▶ [Provided information]
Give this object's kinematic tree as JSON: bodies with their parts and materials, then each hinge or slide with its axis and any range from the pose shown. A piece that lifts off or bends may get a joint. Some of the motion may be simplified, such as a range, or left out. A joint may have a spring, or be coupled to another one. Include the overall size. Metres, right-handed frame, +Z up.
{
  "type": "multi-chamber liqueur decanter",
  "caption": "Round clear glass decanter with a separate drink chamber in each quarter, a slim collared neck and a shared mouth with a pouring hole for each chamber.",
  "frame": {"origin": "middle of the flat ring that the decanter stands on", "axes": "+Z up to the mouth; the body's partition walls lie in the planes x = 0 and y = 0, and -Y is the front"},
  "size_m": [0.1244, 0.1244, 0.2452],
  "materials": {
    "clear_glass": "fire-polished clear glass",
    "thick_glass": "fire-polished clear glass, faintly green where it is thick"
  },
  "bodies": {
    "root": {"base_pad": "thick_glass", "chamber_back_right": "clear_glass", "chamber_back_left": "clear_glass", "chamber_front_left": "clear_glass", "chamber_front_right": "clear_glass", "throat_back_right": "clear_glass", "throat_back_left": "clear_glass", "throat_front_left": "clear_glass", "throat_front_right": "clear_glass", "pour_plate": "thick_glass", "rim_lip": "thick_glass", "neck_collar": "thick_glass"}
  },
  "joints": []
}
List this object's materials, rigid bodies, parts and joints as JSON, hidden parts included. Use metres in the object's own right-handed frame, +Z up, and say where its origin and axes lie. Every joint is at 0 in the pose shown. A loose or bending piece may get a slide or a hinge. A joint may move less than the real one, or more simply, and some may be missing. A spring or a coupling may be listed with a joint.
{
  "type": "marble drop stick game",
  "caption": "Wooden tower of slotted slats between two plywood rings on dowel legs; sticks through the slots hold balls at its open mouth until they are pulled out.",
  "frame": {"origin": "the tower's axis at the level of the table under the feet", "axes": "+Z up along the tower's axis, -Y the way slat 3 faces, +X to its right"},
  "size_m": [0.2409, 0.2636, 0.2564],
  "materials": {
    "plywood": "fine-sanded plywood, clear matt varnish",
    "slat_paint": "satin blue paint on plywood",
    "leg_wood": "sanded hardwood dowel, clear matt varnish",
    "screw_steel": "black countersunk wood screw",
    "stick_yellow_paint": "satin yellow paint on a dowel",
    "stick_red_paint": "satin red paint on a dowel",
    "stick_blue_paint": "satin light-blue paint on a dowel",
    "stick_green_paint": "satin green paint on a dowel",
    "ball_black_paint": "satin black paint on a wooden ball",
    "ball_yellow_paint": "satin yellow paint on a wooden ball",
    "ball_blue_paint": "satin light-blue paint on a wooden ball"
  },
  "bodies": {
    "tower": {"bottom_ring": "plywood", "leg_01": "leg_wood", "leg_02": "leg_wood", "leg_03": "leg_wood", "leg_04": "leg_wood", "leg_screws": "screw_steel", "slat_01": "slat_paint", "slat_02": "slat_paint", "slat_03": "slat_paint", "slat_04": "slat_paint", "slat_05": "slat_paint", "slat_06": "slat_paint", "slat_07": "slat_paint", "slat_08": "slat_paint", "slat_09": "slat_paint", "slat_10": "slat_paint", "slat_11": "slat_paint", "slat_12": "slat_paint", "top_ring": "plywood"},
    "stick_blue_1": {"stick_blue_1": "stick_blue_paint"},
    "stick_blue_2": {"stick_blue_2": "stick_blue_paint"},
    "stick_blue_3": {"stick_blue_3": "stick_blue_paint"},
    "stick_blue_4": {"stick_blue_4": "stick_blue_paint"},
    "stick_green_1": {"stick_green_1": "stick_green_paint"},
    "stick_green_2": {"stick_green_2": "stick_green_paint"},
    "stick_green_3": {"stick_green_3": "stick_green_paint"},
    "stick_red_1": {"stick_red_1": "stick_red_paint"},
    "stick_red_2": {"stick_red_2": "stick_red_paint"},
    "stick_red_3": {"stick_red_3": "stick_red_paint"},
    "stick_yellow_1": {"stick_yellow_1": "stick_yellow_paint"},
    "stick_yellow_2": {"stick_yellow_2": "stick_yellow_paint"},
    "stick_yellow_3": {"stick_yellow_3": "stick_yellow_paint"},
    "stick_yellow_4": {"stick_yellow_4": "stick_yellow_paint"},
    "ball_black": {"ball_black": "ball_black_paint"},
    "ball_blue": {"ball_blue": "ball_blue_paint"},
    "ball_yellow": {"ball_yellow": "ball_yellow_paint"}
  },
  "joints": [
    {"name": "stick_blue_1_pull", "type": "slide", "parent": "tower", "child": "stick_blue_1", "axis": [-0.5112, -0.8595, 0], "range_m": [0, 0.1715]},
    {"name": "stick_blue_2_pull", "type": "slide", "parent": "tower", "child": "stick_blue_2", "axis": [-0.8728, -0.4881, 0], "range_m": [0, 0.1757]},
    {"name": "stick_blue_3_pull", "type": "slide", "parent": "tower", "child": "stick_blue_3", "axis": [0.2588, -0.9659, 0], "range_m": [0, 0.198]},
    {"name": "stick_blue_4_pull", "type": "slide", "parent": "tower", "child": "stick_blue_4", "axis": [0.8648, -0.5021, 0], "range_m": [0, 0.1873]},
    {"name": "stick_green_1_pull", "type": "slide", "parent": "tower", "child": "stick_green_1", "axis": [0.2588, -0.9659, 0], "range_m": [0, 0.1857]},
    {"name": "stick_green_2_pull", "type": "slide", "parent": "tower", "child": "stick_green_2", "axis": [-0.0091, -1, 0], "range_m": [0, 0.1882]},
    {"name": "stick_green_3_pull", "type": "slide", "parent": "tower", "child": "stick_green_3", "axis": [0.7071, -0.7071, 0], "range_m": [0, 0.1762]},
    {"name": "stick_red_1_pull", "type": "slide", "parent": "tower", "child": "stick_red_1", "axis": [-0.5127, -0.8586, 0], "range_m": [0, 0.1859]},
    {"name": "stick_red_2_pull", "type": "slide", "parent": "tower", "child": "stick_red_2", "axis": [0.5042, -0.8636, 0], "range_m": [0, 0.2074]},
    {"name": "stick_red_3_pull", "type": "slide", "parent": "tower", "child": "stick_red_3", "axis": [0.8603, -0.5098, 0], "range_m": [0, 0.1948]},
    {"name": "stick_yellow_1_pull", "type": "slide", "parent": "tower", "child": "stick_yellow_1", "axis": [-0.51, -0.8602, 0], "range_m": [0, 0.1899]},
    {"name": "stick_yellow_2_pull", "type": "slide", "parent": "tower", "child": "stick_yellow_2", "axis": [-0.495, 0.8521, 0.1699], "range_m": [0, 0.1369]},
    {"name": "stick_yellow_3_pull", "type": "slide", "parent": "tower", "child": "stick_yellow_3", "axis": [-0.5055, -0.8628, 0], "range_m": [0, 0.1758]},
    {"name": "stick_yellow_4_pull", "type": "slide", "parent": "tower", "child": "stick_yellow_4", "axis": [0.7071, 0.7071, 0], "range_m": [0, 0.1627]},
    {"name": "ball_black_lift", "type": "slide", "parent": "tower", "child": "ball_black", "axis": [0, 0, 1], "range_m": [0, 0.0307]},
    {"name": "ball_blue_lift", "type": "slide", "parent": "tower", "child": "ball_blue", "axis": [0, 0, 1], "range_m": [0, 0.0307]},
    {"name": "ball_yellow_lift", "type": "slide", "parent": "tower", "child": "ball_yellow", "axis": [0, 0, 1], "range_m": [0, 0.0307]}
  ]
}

▶ [What is needed] Extract all the entries word for word.

▶ [Correct answer]
Give this object's kinematic tree as JSON: bodies with their parts and materials, then each hinge or slide with its axis and any range from the pose shown. A piece that lifts off or bends may get a joint. Some of the motion may be simplified, such as a range, or left out. A joint may have a spring, or be coupled to another one. Include the overall size. Metres, right-handed frame, +Z up.
{
  "type": "multi-chamber liqueur decanter",
  "caption": "Round clear glass decanter with a separate drink chamber in each quarter, a slim collared neck and a shared mouth with a pouring hole for each chamber.",
  "frame": {"origin": "middle of the flat ring that the decanter stands on", "axes": "+Z up to the mouth; the body's partition walls lie in the planes x = 0 and y = 0, and -Y is the front"},
  "size_m": [0.1244, 0.1244, 0.2452],
  "materials": {
    "clear_glass": "fire-polished clear glass",
    "thick_glass": "fire-polished clear glass, faintly green where it is thick"
  },
  "bodies": {
    "root": {"base_pad": "thick_glass", "chamber_back_right": "clear_glass", "chamber_back_left": "clear_glass", "chamber_front_left": "clear_glass", "chamber_front_right": "clear_glass", "throat_back_right": "clear_glass", "throat_back_left": "clear_glass", "throat_front_left": "clear_glass", "throat_front_right": "clear_glass", "pour_plate": "thick_glass", "rim_lip": "thick_glass", "neck_collar": "thick_glass"}
  },
  "joints": []
}
List this object's materials, rigid bodies, parts and joints as JSON, hidden parts included. Use metres in the object's own right-handed frame, +Z up, and say where its origin and axes lie. Every joint is at 0 in the pose shown. A loose or bending piece may get a slide or a hinge. A joint may move less than the real one, or more simply, and some may be missing. A spring or a coupling may be listed with a joint.
{
  "type": "marble drop stick game",
  "caption": "Wooden tower of slotted slats between two plywood rings on dowel legs; sticks through the slots hold balls at its open mouth until they are pulled out.",
  "frame": {"origin": "the tower's axis at the level of the table under the feet", "axes": "+Z up along the tower's axis, -Y the way slat 3 faces, +X to its right"},
  "size_m": [0.2409, 0.2636, 0.2564],
  "materials": {
    "plywood": "fine-sanded plywood, clear matt varnish",
    "slat_paint": "satin blue paint on plywood",
    "leg_wood": "sanded hardwood dowel, clear matt varnish",
    "screw_steel": "black countersunk wood screw",
    "stick_yellow_paint": "satin yellow paint on a dowel",
    "stick_red_paint": "satin red paint on a dowel",
    "stick_blue_paint": "satin light-blue paint on a dowel",
    "stick_green_paint": "satin green paint on a dowel",
    "ball_black_paint": "satin black paint on a wooden ball",
    "ball_yellow_paint": "satin yellow paint on a wooden ball",
    "ball_blue_paint": "satin light-blue paint on a wooden ball"
  },
  "bodies": {
    "tower": {"bottom_ring": "plywood", "leg_01": "leg_wood", "leg_02": "leg_wood", "leg_03": "leg_wood", "leg_04": "leg_wood", "leg_screws": "screw_steel", "slat_01": "slat_paint", "slat_02": "slat_paint", "slat_03": "slat_paint", "slat_04": "slat_paint", "slat_05": "slat_paint", "slat_06": "slat_paint", "slat_07": "slat_paint", "slat_08": "slat_paint", "slat_09": "slat_paint", "slat_10": "slat_paint", "slat_11": "slat_paint", "slat_12": "slat_paint", "top_ring": "plywood"},
    "stick_blue_1": {"stick_blue_1": "stick_blue_paint"},
    "stick_blue_2": {"stick_blue_2": "stick_blue_paint"},
    "stick_blue_3": {"stick_blue_3": "stick_blue_paint"},
    "stick_blue_4": {"stick_blue_4": "stick_blue_paint"},
    "stick_green_1": {"stick_green_1": "stick_green_paint"},
    "stick_green_2": {"stick_green_2": "stick_green_paint"},
    "stick_green_3": {"stick_green_3": "stick_green_paint"},
    "stick_red_1": {"stick_red_1": "stick_red_paint"},
    "stick_red_2": {"stick_red_2": "stick_red_paint"},
    "stick_red_3": {"stick_red_3": "stick_red_paint"},
    "stick_yellow_1": {"stick_yellow_1": "stick_yellow_paint"},
    "stick_yellow_2": {"stick_yellow_2": "stick_yellow_paint"},
    "stick_yellow_3": {"stick_yellow_3": "stick_yellow_paint"},
    "stick_yellow_4": {"stick_yellow_4": "stick_yellow_paint"},
    "ball_black": {"ball_black": "ball_black_paint"},
    "ball_blue": {"ball_blue": "ball_blue_paint"},
    "ball_yellow": {"ball_yellow": "ball_yellow_paint"}
  },
  "joints": [
    {"name": "stick_blue_1_pull", "type": "slide", "parent": "tower", "child": "stick_blue_1", "axis": [-0.5112, -0.8595, 0], "range_m": [0, 0.1715]},
    {"name": "stick_blue_2_pull", "type": "slide", "parent": "tower", "child": "stick_blue_2", "axis": [-0.8728, -0.4881, 0], "range_m": [0, 0.1757]},
    {"name": "stick_blue_3_pull", "type": "slide", "parent": "tower", "child": "stick_blue_3", "axis": [0.2588, -0.9659, 0], "range_m": [0, 0.198]},
    {"name": "stick_blue_4_pull", "type": "slide", "parent": "tower", "child": "stick_blue_4", "axis": [0.8648, -0.5021, 0], "range_m": [0, 0.1873]},
    {"name": "stick_green_1_pull", "type": "slide", "parent": "tower", "child": "stick_green_1", "axis": [0.2588, -0.9659, 0], "range_m": [0, 0.1857]},
    {"name": "stick_green_2_pull", "type": "slide", "parent": "tower", "child": "stick_green_2", "axis": [-0.0091, -1, 0], "range_m": [0, 0.1882]},
    {"name": "stick_green_3_pull", "type": "slide", "parent": "tower", "child": "stick_green_3", "axis": [0.7071, -0.7071, 0], "range_m": [0, 0.1762]},
    {"name": "stick_red_1_pull", "type": "slide", "parent": "tower", "child": "stick_red_1", "axis": [-0.5127, -0.8586, 0], "range_m": [0, 0.1859]},
    {"name": "stick_red_2_pull", "type": "slide", "parent": "tower", "child": "stick_red_2", "axis": [0.5042, -0.8636, 0], "range_m": [0, 0.2074]},
    {"name": "stick_red_3_pull", "type": "slide", "parent": "tower", "child": "stick_red_3", "axis": [0.8603, -0.5098, 0], "range_m": [0, 0.1948]},
    {"name": "stick_yellow_1_pull", "type": "slide", "parent": "tower", "child": "stick_yellow_1", "axis": [-0.51, -0.8602, 0], "range_m": [0, 0.1899]},
    {"name": "stick_yellow_2_pull", "type": "slide", "parent": "tower", "child": "stick_yellow_2", "axis": [-0.495, 0.8521, 0.1699], "range_m": [0, 0.1369]},
    {"name": "stick_yellow_3_pull", "type": "slide", "parent": "tower", "child": "stick_yellow_3", "axis": [-0.5055, -0.8628, 0], "range_m": [0, 0.1758]},
    {"name": "stick_yellow_4_pull", "type": "slide", "parent": "tower", "child": "stick_yellow_4", "axis": [0.7071, 0.7071, 0], "range_m": [0, 0.1627]},
    {"name": "ball_black_lift", "type": "slide", "parent": "tower", "child": "ball_black", "axis": [0, 0, 1], "range_m": [0, 0.0307]},
    {"name": "ball_blue_lift", "type": "slide", "parent": "tower", "child": "ball_blue", "axis": [0, 0, 1], "range_m": [0, 0.0307]},
    {"name": "ball_yellow_lift", "type": "slide", "parent": "tower", "child": "ball_yellow", "axis": [0, 0, 1], "range_m": [0, 0.0307]}
  ]
}